* [What to work on]:
In the entries below, the lines from the one with "const pack = new THREE.Group();" through the one with "obj.parent = None" are to be copied exactly; both ends count.

* [Data shown]:
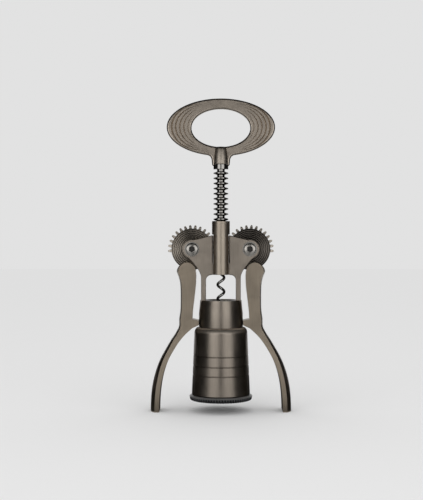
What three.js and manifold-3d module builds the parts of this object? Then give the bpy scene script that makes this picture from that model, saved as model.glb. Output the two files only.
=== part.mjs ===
// Wing corkscrew: two geared levers lift a ringed rack shaft that carries the worm.
// Millimetres, +Z up along the worm. X runs across the levers and -Y is the front.
// The origin lies on the axis, level with the lever feet.

import * as THREE from 'three';
import { mergeVertices } from 'three/addons/utils/BufferGeometryUtils.js';
import Module from 'manifold-3d';

const wasm = await Module();
wasm.setup();

// Fits and allowances
const running_clearance = 0.3;
const slide_clearance = 0.25;
const cut_overrun = 2;
const weld_distance = 1e-4;

// Facet counts
const round_steps = 48;
const small_round_steps = 20;
const rack_steps = 24;
const wheel_steps = 36;
const frame_outline_steps = 8;
const handle_outline_steps = 22;

// Gear train
const tooth_module = 1.5;
const full_circle_teeth = 28;
const cut_teeth = 16;
const pressure_angle = 20 * Math.PI / 180;
const tooth_backlash = 0.2;
const gear_addendum = 1.2;
const gear_dedendum = 2;
const gear_thickness = 8;
const gear_side_clearance = 0.4;
const gear_tip_clearance = 0.4;
const rack_pitch_radius = 5.5;
const rack_addendum = 1.4;
const rack_dedendum = 1.9;
const pitch_radius = tooth_module * full_circle_teeth / 2;
const ring_pitch = Math.PI * tooth_module;
const tooth_step = 2 * Math.PI / full_circle_teeth;
const tooth_width = ring_pitch / 2 - tooth_backlash;
const gear_tip_radius = pitch_radius + gear_addendum;
const gear_root_radius = pitch_radius - gear_dedendum;
const gear_space_radius = gear_tip_radius + gear_tip_clearance;
const gear_space_half = gear_thickness / 2 + gear_side_clearance;
const pivot_reach = pitch_radius + rack_pitch_radius;
const pivot_height = 149;
const ring_below_pivot = 0.7;

// Frame, whose heights hang from the lever pivots
const frame_half_depth = 8;
const boss_radius = 8.8;
const cheek_rise = 12.9;
const cheek_overlap = 1.15;
const window_drop = 23.7;
const window_height = 23.2;
const window_half_width = 13.75;
const window_corner_radius = 5;
const strut_width = 4.45;
const strut_flare_drop = 2.8;
const neck_length = 25;
const neck_margin = 0.9;
const neck_flare = 1.2;
const neck_bore_radius = 14.2;
const spigot_step = 2.3;
const spigot_length = 9.1;
const window_top = pivot_height - window_drop;
const neck_top = window_top - window_height;
const neck_bottom = neck_top - neck_length;
const spigot_bottom = neck_bottom - spigot_length;
const neck_top_radius = window_half_width + strut_width + neck_margin;
const neck_radius = neck_top_radius + neck_flare;
const spigot_radius = neck_radius - spigot_step;

// Guide tube
const tube_wall = 1.1;
const tube_step = 0.1;
const tube_rise = 25.8;
const tube_slot_margin = 0.8;
const rack_radius = rack_pitch_radius + rack_addendum;
const tube_bore_radius = rack_radius + slide_clearance;
const tube_radius = tube_bore_radius + tube_wall;
const tube_bottom = window_top + tube_step;
const tube_top = pivot_height + tube_rise;

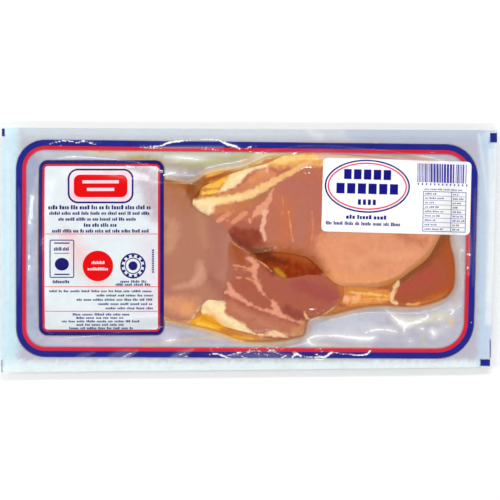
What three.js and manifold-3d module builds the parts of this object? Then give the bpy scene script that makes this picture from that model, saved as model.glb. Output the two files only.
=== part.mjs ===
// Sealed flat pack of sliced back bacon with a sticker on its face, lying with its printed side up.
// Millimetres, +Z up, the pack's length along X. The origin is under the middle of the pack, on the
// surface that it lies on.
import * as THREE from 'three';
import { mergeVertices } from 'three/addons/utils/BufferGeometryUtils.js';
import Module from 'manifold-3d';

// Film: the cut edge leans in at its right end, and the two webs are sealed together all round
const PACK_LENGTH = 274;
const PACK_WIDTH = 135;
const PACK_CORNERS = [[-136.5, 67.5], [137, 66], [133, -64.5], [-137, -67.5]];
const SEALED_FILM = 0.6;
const SEAL_TOP = 5;
const GRID_PITCH = 4.3;
const CUT_MARGIN = 2;

// Rashers: each outline runs through its points on a closed curve, and the film drapes down to the
// next level over the width of the drape. The list runs from the bottom of the stack to the top.
const STACK_DRAPE = 8;
const RASHER_DRAPE = 4;
const LEVELS = [
  {
    name: 'stack',
    top: 8.5,
    drape: STACK_DRAPE,
    outline: [
      [-111.5, 38.5], [-104, 45], [-76.5, 44.5], [-47.5, 39.5], [-31.5, 37.5], [-23, 42.5],
      [-2, 47], [10.5, 52.5], [42, 54], [83, 50.5], [104, 46], [112, 36.5], [114, 21], [111, 6.5],
      [113.5, -6.5], [113, -20.5], [108.5, -26.5], [94.5, -31.5], [67, -31.5], [47, -36],
      [33.5, -39], [31, -47], [22, -50], [7, -51], [-5, -50], [-18.5, -45.5], [-32.5, -42],
      [-49, -39], [-82, -41], [-104, -42], [-111.5, -35],
    ],
  },
  {
    name: 'right rasher',
    top: 10,
    drape: RASHER_DRAPE,
    outline: [
      [80.5, 27.5], [105, 36], [112, 27.5], [110.5, 14], [111, 5.5], [113.5, -6.5], [113, -20],
      [108.5, -26], [94.5, -31], [77, -31], [61, -31.5], [50, -30.5], [47.5, -19], [55.5, -3],
    ],
  },
  {
    name: 'left rasher',
    top: 10.5,
    drape: RASHER_DRAPE,
    outline: [
      [-111.5, 38.5], [-104, 45], [-76.5, 44.5], [-47.5, 39.5], [-31.5, 38.5], [-18.5, 35],
      [-5, 22], [-0.5, 5.5], [-5, -6.5], [-12.5, -19], [-22.5, -27.5], [-30.5, -38.5],
      [-34.5, -41], [-49, -38.5], [-82, -41], [-104, -42], [-111.5, -35],
    ],
  },
  {
    name: 'middle rasher',
    top: 12,
    drape: RASHER_DRAPE,
    outline: [
      [-10, 5.5], [7, 5.5], [22.5, -3], [38, -12], [51, -20], [51.5, -27.5], [47.5, -31.5],
      [39, -37.5], [33, -38.5], [31.5, -45.5], [26, -48.5], [11.5, -48.5], [-0.5, -45.5],
      [-14, -42], [-24, -37.5], [-26.5, -32], [-22.5, -27.5], [-15, -27.5], [-12.5, -21],
      [-11.5, -8],
    ],
  },
  {
    name: 'top rasher',
    top: 14,
    drape: RASHER_DRAPE,
    outline: [
      [-31, 27], [-25.5, 34], [-14, 40], [-2, 44], [9.5, 47.5], [20, 52], [39, 53.5], [61, 51.5],
      [86, 49.5], [103, 43], [109, 30.5], [108.5, 16.5], [104, 5.5], [98, -4.5], [89, -11.5],
      [82, -16.5], [72.5, -20], [57, -20], [44.5, -16.5], [34, -10], [22.5, -6.5], [7.5, -6],
      [1.5, -2], [-10, 8], [-19, 17.5], [-28.5, 21],
    ],
  },
  {
    name: 'hollow beside the top rasher',
    top: 9.5,
    drape: RASHER_DRAPE,
    outline: [[15, -5], [25.5, -3], [35.5, -6.5], [34.5, -12], [27, -15], [17, -11]],
  },
];
const OUTLINE_STEPS = 120;

// The meat's surface rises and falls a little under the film
const SWELL_HEIGHT = 0.45;
const SWELL_LENGTH_X = 46;
const SWELL_LENGTH_Y = 31;

// Sticker: a rounded rectangle, turned a little, which follows the film that it is stuck to
const STICKER_LENGTH = 82;
const STICKER_WIDTH = 40.5;
const STICKER_CORNER = 2.5;
const STICKER_CENTRE = [81.2, 29.4];
const STICKER_TURN = THREE.MathUtils.degToRad(-1.5);
const STICKER_THICKNESS = 0.3;
const STICKER_GAP = 0.1;

const wasm = await Module();
wasm.setup();

function curveThrough(points) {
  const curve = new THREE.CatmullRomCurve3(
    points.map(([x, y]) => new THREE.Vector3(x, y, 0)),
    true,
  );
  return curve.getPoints(OUTLINE_STEPS);
}

for (const level of LEVELS) {
  level.edge = curveThrough(level.outline);
}

// Distance from a point to a closed edge, positive inside it and negative outside
function distanceInside(x, y, edge) {
  let nearest = Infinity;
  let inside = false;
  for (let i = 1; i < edge.length; i += 1) {
    const from = edge[i - 1];
    const to = edge[i];
    const dx = to.x - from.x;
    const dy = to.y - from.y;
    const along = ((x - from.x) * dx + (y - from.y) * dy) / (dx * dx + dy * dy);
    const share = THREE.MathUtils.clamp(along, 0, 1);
    nearest = Math.min(nearest, Math.hypot(x - from.x - share * dx, y - from.y - share * dy));
    if ((from.y > y) !== (to.y > y) && x < from.x + (dx * (y - from.y)) / dy) {
      inside = !inside;
    }
  }
  return inside ? nearest : -nearest;
}

// How far a level reaches at a point: 0 outside it, 1 inside it, smooth over its drape
function cover(x, y, level) {
  const inside = distanceInside(x, y, level.edge);
  return THREE.MathUtils.smoothstep(inside, -level.drape / 2, level.drape / 2);
}

function swell(x, y) {
  const across = Math.sin((2 * Math.PI * (x + 0.4 * y)) / SWELL_LENGTH_X);
  const along = Math.sin((2 * Math.PI * (y - 0.3 * x)) / SWELL_LENGTH_Y);
  return SWELL_HEIGHT * across * along;
}

// Upper face of the pack: the sealed film, then each level mixed over what lies below it
function topOf(x, y) {
  let height = SEAL_TOP;
  for (const level of LEVELS) {
    height = THREE.MathUtils.lerp(height, level.top, cover(x, y, level));
  }
  return height + swell(x, y) * cover(x, y, LEVELS[0]);
}

// Under face of the pack: flat on the surface below the stack, and lifted with the sealed film
function bottomOf(x, y) {
  return (SEAL_TOP - SEALED_FILM) * (1 - cover(x, y, LEVELS[0]));
}

// A sheet between two height functions, wider than the pack all round so that it can be cut out
function sheetBetween(under, upper) {
  const length = PACK_LENGTH + 2 * CUT_MARGIN;
  const width = PACK_WIDTH + 2 * CUT_MARGIN;
  const columns = Math.round(length / GRID_PITCH);
  const rows = Math.round(width / GRID_PITCH);
  const geometry = new THREE.BoxGeometry(length, width, 1, columns, rows, 1);
  const position = geometry.getAttribute('position');
  for (let i = 0; i < position.count; i += 1) {
    const x = position.getX(i);
    const y = position.getY(i);
    position.setZ(i, position.getZ(i) > 0 ? upper(x, y) : under(x, y));
  }
  return geometry;
}

// An upright prism over a flat outline, taller than the pack at both ends
function prismOver(shape) {
  const geometry = new THREE.ExtrudeGeometry(shape, { depth: 40, bevelEnabled: false });
  return geometry.translate(0, 0, -10);
}

function toManifold(geometry) {
  const bare = geometry.clone();
  bare.deleteAttribute('normal');
  bare.deleteAttribute('uv');
  const merged = mergeVertices(bare, 1e-4);
  return new wasm.Manifold(new wasm.Mesh({
    numProp: 3,
    vertProperties: new Float32Array(merged.getAttribute('position').array),
    triVerts: new Uint32Array(merged.getIndex().array),
  }));
}

function toGeometry(manifold) {
  const mesh = manifold.getMesh();
  const geometry = new THREE.BufferGeometry();
  geometry.setAttribute('position', new THREE.BufferAttribute(mesh.vertProperties, 3));
  geometry.setIndex(new THREE.BufferAttribute(mesh.triVerts, 1));
  geometry.computeVertexNormals();
  return geometry;
}

function cutOut(sheet, prism) {
  return toManifold(sheet).intersect(toManifold(prism));
}

function packShape() {
  return new THREE.Shape(PACK_CORNERS.map(([x, y]) => new THREE.Vector2(x, y)));
}

function stickerShape() {
  const x = STICKER_LENGTH / 2;
  const y = STICKER_WIDTH / 2;
  const r = STICKER_CORNER;
  const shape = new THREE.Shape();
  shape.moveTo(r - x, -y);
  shape.lineTo(x - r, -y);
  shape.absarc(x - r, r - y, r, -Math.PI / 2, 0);
  shape.lineTo(x, y - r);
  shape.absarc(x - r, y - r, r, 0, Math.PI / 2);
  shape.lineTo(r - x, y);
  shape.absarc(r - x, y - r, r, Math.PI / 2, Math.PI);
  shape.lineTo(-x, r - y);
  shape.absarc(r - x, r - y, r, Math.PI, Math.PI * 1.5);
  return shape;
}

function makePack() {
  const solid = cutOut(sheetBetween(bottomOf, topOf), prismOver(packShape()));
  const material = new THREE.MeshStandardMaterial({
    color: 0xc9917a,
    roughness: 0.25,
    metalness: 0,
  });
  const mesh = new THREE.Mesh(toGeometry(solid), material);
  mesh.name = 'sealed_pack';
  return mesh;
}

// The sticker's under face is cut with the pack's own upper face, raised by the gap, so both have
// the same facets
function makeSticker() {
  const floor = () => 0;
  const deep = () => -1;
  const under = (x, y) => topOf(x, y) + STICKER_GAP;
  const upper = (x, y) => topOf(x, y) + STICKER_GAP + STICKER_THICKNESS;
  const prism = prismOver(stickerShape());
  prism.rotateZ(STICKER_TURN);
  prism.translate(STICKER_CENTRE[0], STICKER_CENTRE[1], 0);
  const material = new THREE.MeshStandardMaterial({
    color: 0xf6f6f4,
    roughness: 0.45,
    metalness: 0,
  });
  const solid = cutOut(sheetBetween(floor, upper), prism).subtract(toManifold(sheetBetween(deep, under)));
  const mesh = new THREE.Mesh(toGeometry(solid), material);
  mesh.name = 'sticker';
  return mesh;
}

const pack = new THREE.Group();
pack.add(makePack());
pack.add(makeSticker());

export default pack;
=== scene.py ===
import math

import bpy
import numpy as np
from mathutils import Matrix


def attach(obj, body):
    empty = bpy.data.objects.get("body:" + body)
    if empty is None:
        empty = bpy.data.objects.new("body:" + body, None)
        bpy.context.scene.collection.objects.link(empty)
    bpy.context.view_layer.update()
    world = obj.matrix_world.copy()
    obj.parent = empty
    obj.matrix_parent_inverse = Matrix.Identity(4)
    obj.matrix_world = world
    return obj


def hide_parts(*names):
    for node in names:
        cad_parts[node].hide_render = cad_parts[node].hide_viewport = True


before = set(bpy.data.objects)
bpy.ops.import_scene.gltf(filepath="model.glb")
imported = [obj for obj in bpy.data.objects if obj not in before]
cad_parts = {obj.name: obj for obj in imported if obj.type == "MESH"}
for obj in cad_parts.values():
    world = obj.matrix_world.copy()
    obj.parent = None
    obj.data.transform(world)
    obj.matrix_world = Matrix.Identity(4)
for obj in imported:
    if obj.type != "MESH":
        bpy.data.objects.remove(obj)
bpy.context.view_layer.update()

# A sealed flat pack of sliced back bacon, lying with its printed side up. All values but the
# stage's are in millimetres until they reach a mesh, +X is along the pack and +Y is the photo's
# upward direction.

MM = 0.001

# The pack, as in the CAD model: its cut edge, its size, the sealed film's height, and the film's
# grid and soft waves
PACK_CORNERS = {
    "top_left": (-136.5, 67.5), "top_right": (137.0, 66.0),
    "bottom_right": (133.0, -64.5), "bottom_left": (-137.0, -67.5),
}
PACK_LENGTH = 274
PACK_WIDTH = 135
SEAL_TOP = 5.0
FILM_GAP = 0.3
FILM_PITCH = 0.75
SWELL_HEIGHT = 0.45
SWELL_LENGTH_X = 46.0
SWELL_LENGTH_Y = 31.0

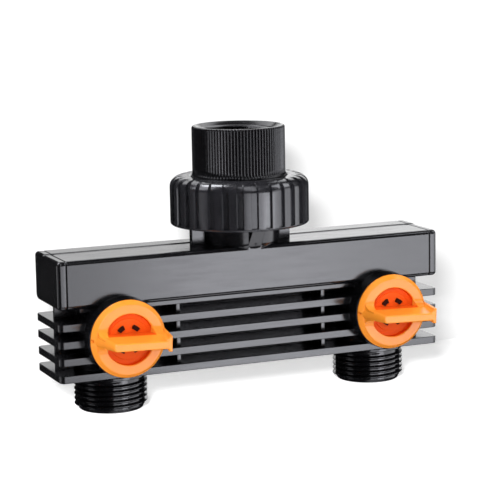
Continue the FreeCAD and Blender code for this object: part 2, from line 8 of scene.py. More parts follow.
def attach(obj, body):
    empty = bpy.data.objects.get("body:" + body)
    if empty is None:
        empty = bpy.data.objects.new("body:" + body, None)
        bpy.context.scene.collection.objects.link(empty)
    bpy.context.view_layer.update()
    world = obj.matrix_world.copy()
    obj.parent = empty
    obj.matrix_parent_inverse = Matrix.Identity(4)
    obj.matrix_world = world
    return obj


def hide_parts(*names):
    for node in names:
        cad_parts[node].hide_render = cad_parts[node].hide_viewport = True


bl_info = {
    "name": "Hose Splitter",
    "version": (1, 0, 0),
    "blender": (4, 5, 0),
    "location": "3D Viewport > Sidebar > Splitter",
    "description": "Dresses a two-way hose splitter: moulded manifold, union inlet, outlets and valve knobs",
    "category": "Object",
}

# Lengths in the tables below are millimetres; heights are above the outlets' end faces.
MM = 0.001
SEAT_H = 86.1                    # height of the frame's origin, the inlet's sealing seat
OUTLET_X = 51.5
VALVE_H = 28.6
SIDES = {"left": -1, "right": 1}
G34_PITCH = 1.814
G34_CREST_R = 13.22
G34_ROOT_R = 12.06
THREAD_FADE = 0.3                # share of a turn over which a thread fades out at each end
BAR_END = 74.3                   # half the bar's length over its caps
CAP_SEAM = 71.15
CAP_ROUND = 1.4
SEAM_BEVEL = 0.25
STRIP_Y = (3.85, 4.3)            # the riser in front of the bar's back strip
STRIP_TOP = 55.95
STRIP_RISE = 0.75
RISER_SHIFT = 0.414              # how far the riser comes forward for each unit that an end is inset
BACK_CENTRE = (10.95, 53.45)     # y and height of the bar's rounded back edge
BACK_R = 2.5
BACK_TIGHTER = 1.0
BACK_SLACK = 0.12                # how far outside the rounded edge a point is still on it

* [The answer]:
const pack = new THREE.Group();
pack.add(makePack());
pack.add(makeSticker());

export default pack;
=== scene.py ===
import math

import bpy
import numpy as np
from mathutils import Matrix


def attach(obj, body):
    empty = bpy.data.objects.get("body:" + body)
    if empty is None:
        empty = bpy.data.objects.new("body:" + body, None)
        bpy.context.scene.collection.objects.link(empty)
    bpy.context.view_layer.update()
    world = obj.matrix_world.copy()
    obj.parent = empty
    obj.matrix_parent_inverse = Matrix.Identity(4)
    obj.matrix_world = world
    return obj


def hide_parts(*names):
    for node in names:
        cad_parts[node].hide_render = cad_parts[node].hide_viewport = True


before = set(bpy.data.objects)
bpy.ops.import_scene.gltf(filepath="model.glb")
imported = [obj for obj in bpy.data.objects if obj not in before]
cad_parts = {obj.name: obj for obj in imported if obj.type == "MESH"}
for obj in cad_parts.values():
    world = obj.matrix_world.copy()
    obj.parent = None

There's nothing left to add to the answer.